The bundle as Netflix has designed it aims far beyond the mobile phone and towards the broader gaming industry. Market researcher Newzoo says people younger than 13—Generation Alpha—spend 22% of their entertainment time playing games, more time than they spend streaming movies and shows (17%) or watching television (16%). Generation Z—people ages 13 to 27—and Millennials, who are roughly ages 27 to 42, spend as much time gaming as they do streaming. Games have not been a growth driver but Netflix seems to believe they will be. Back in March Co-CEO Greg Peters described the gaming initiative as “planting some seeds…that if we execute well and we're excited about the progress we're seeing so far, will represent the future potential for us in terms of and more profit opportunities.”
They would expand gaming offerings on Netflix to be played only on a television or PC with a major-publisher-type console game in the works and recently announced plans for cloud gaming.
Subsidies In A Streaming World, Revisited
Liberty Media Chairman John Malone recently argued on CNBC that streaming services and cable bundles “are kind of tied to the hip”, and therefore any streaming bundle needs to reflect that. Legacy media streaming services need the bundle because they are both unable to scale and survive on their own and because their value proposition, as is, is unfair to the consumer.
He offered the example of consumers faced with the choice of subscribing to ESPN+ or continuing to receive it as part of a bundle. The first option forces consumers to pay for ESPN twice (cable and streaming). The second option reflects Charter and Disney’s agreement to subsidize access to ESPN+ (and then later the ESPN DTC service) to subscribers in the Spectrum TV Select Plus tier at no additional fee.
This argument reflects something I argued in “Subsidies In a Streaming World” back in March:
“[A]s in 1979 and 1984, the AMC Networks model and the RSN models will need subsidies to survive in a world of 37 million cable households. But in 2023, it increasingly seems that subsidies seem more like charity. In the best case subsidies offer some form of interim financing (e.g., a bridge loan) to stay afloat with the expectation that a new model will be found.”
According to Malone, the Disney-Charter deal is interim financing for Disney and other legacy media companies so they “will transition slowly to the future” instead of navigating “an abrupt break” between cable and streaming. The Charter-Disney deal pays a wholesale fee to Disney for subscribers who sign up for Disney+ and ESPN+. By including both services in the cable bundle for free, Charter makes it easier for Disney to monetize 9.5 million Spectrum Select consumers while making it harder for them to churn out of those apps.
So, What’s The New Precedent?
The question now is whether the Charter-Disney deal is a one-off or precedent. Most carriage deals have been renewed in recent years, only Warner Bros. Discovery faces renegotiations in 2025. That will impact 20+ channels, some of which may not survive after Disney was forced to remove some channels like Freeform and the National Geographic channel.
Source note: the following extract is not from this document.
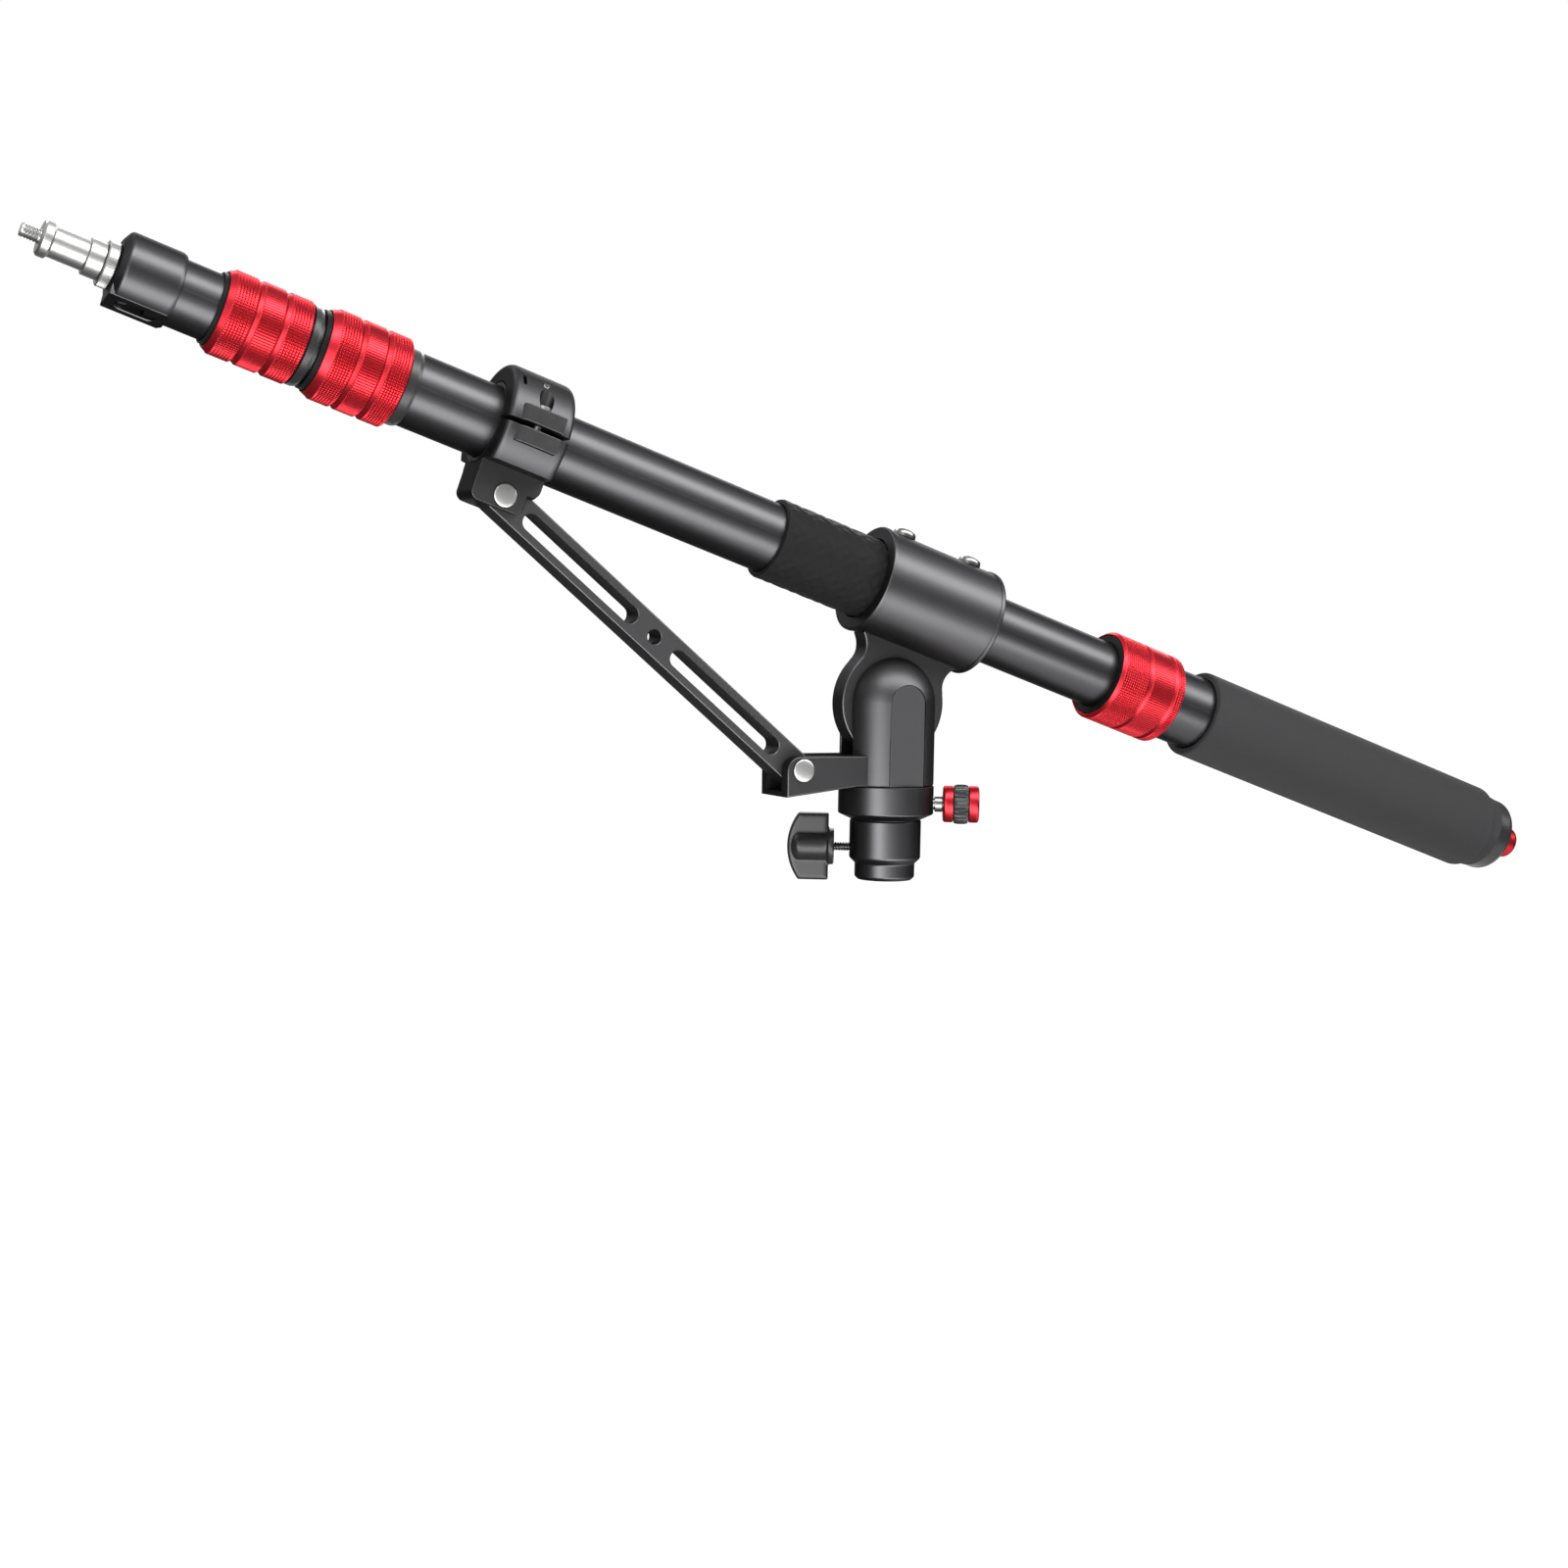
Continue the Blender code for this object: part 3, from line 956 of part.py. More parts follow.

Otherwise, we are unlikely to see carriage disputes in 2024 unless cord-cutting accelerates in ways that challenge the economics of the model.
Whatever plays out, Netflix is setting a new precedent of progressively iterating a cable bundle-type model towards gaming. The survival of Rockstar Games or any gaming studio partner does not depend on Netflix, but it can benefit from marketing for the widely anticipated release of “Grand Theft Auto 6” scheduled for 2024 (and a trailer was just announced for December). This deal will help generate global awareness for the release across 247 million Netflix subscribers and also drive sign-ups of “Grand Theft Auto” fans for Netflix subscriptions. Netflix offers gaming on all tiers, so it will benefit from both acquiring high-value Gen Z and Gen Alpha gamers for advertisers and monthly subscription revenues.
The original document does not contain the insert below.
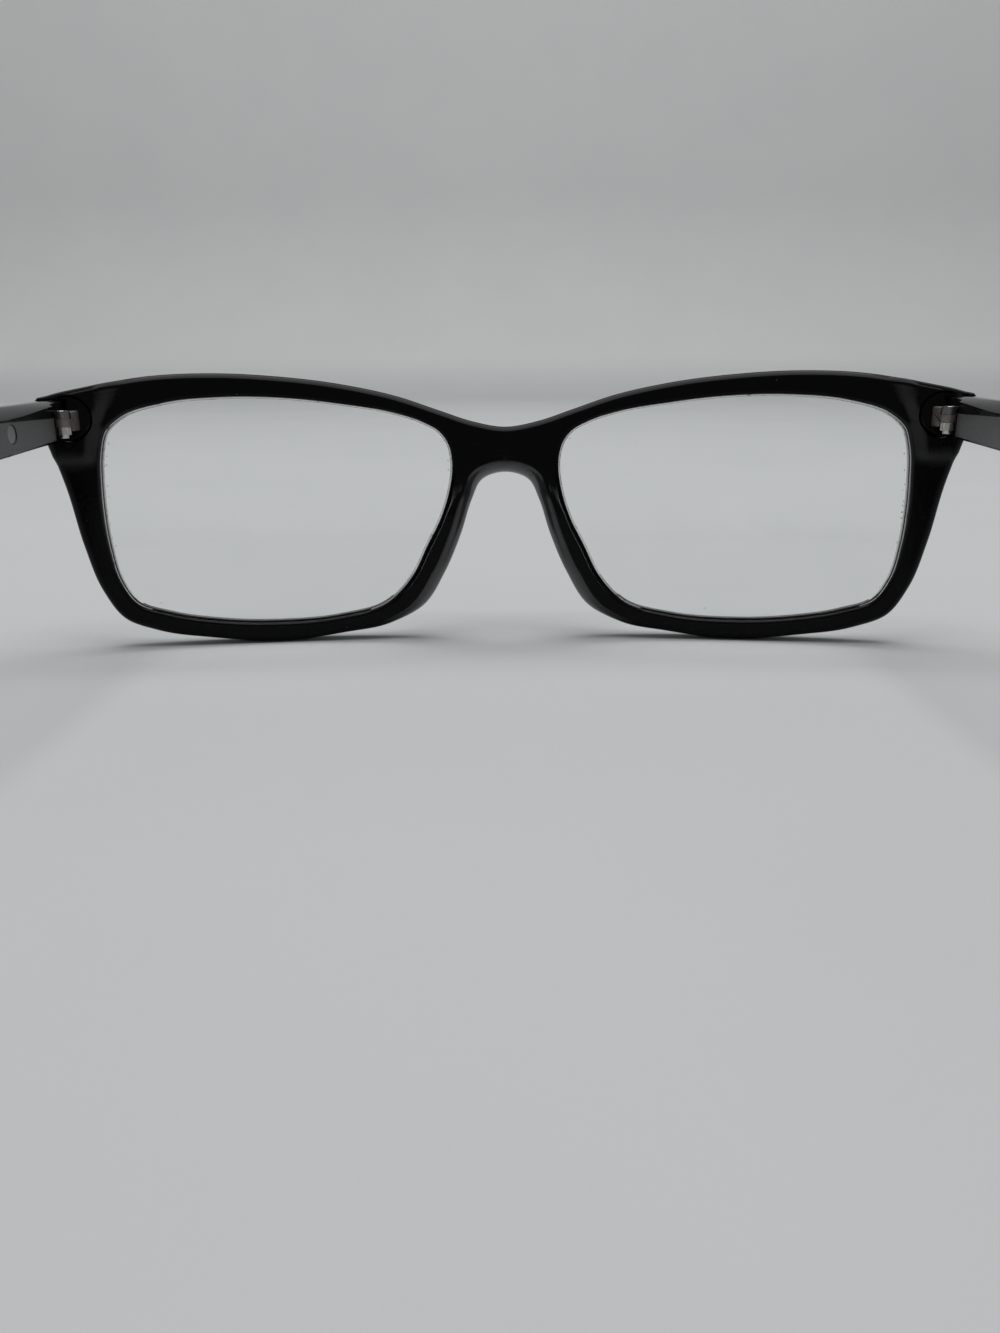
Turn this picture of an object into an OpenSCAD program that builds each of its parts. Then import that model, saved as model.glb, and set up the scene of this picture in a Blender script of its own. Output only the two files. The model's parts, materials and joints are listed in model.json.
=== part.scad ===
// Cat eye eyeglasses: a moulded front with its nose pads, two lenses in grooves and two temples
// that fold on three-knuckle hinges. The front stands on its rims, and the temples on their tips.
// +X is the wearer's left, the lenses look along -Y and the temples run back along +Y.
// Drawn for the wearer's left and mirrored. Millimetres.

/* [Lens openings] */
// Width of a lens opening
open_w = 51.2; // [46:0.1:56]
// Height of a lens opening
open_h = 33.85; // [30:0.05:38]
// Gap between the two openings
bridge_w = 16.1; // [13:0.1:20]
// Width of the rim under an opening
under_w = 2.95; // [2.2:0.05:4]
// Width of the rim over an opening
brow_w = 3.4; // [2.6:0.05:5]

/* [Front] */
// Thickness of the rims
rim_t = 3.8; // [3.4:0.1:4.6]
// Radius of the front's wrap round the face
wrap_r = 320; // [260:10:500]
// Lean of the front, its top away from the face
front_tilt = 2.5; // [0:0.5:6]
// Rounding of the outer edges
edge_round = 0.9; // [0.5:0.1:1.2]
// Rounding of the edges of the openings
open_round = 0.45; // [0.3:0.05:0.6]
// Rise of the nose pads behind the rims
pad_rise = 3; // [1.5:0.1:4]
// Width of the bevel under the bridge
bridge_bevel = 1.9; // [1:0.1:2.4]
// Rise of the hinge boss behind the rim
boss_rise = 1; // [0.6:0.1:1.4]

/* [Lenses] */
// Thickness of a lens
lens_t = 2; // [1.6:0.1:2.4]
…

By the end of 2024, Netflix’s bundle will help to drive the adoption of Netflix for both streaming and gaming, whereas Charter’s Spectrum cable bundles will help to reduce both churn from cord-cutting and churn of a subset of Disney+ and ESPN+ subscribers (Disney has 46.5 million subscribers in the U.S., alone). Both present the question of what the best bundling strategy will be in 2024.
Eight-one percent of streaming media executives believe streaming bundling is the future, according to study from Bango, a platform for subscription bundling of streaming services. But, 64% believe there will be technical problems, while 63% are concerned about “complexity of contract negotiations” and 52% worry about time-consuming onboarding procedures.
The Netflix deal solves for all of these problems by ruling out legacy media streaming apps as a partner. The Disney-Charter deal solves all these problems by relying on cable networks to offer interim financing to help those apps survive. Both answers imply an inevitable death sentence for legacy media streaming apps with or without a bundle. In the case of Netflix's gaming bundle, those apps seem to have no value. Despite all the chatter of bundling's an inevitable future for 2024, it no longer seems to be a solution for legacy media's streaming woes.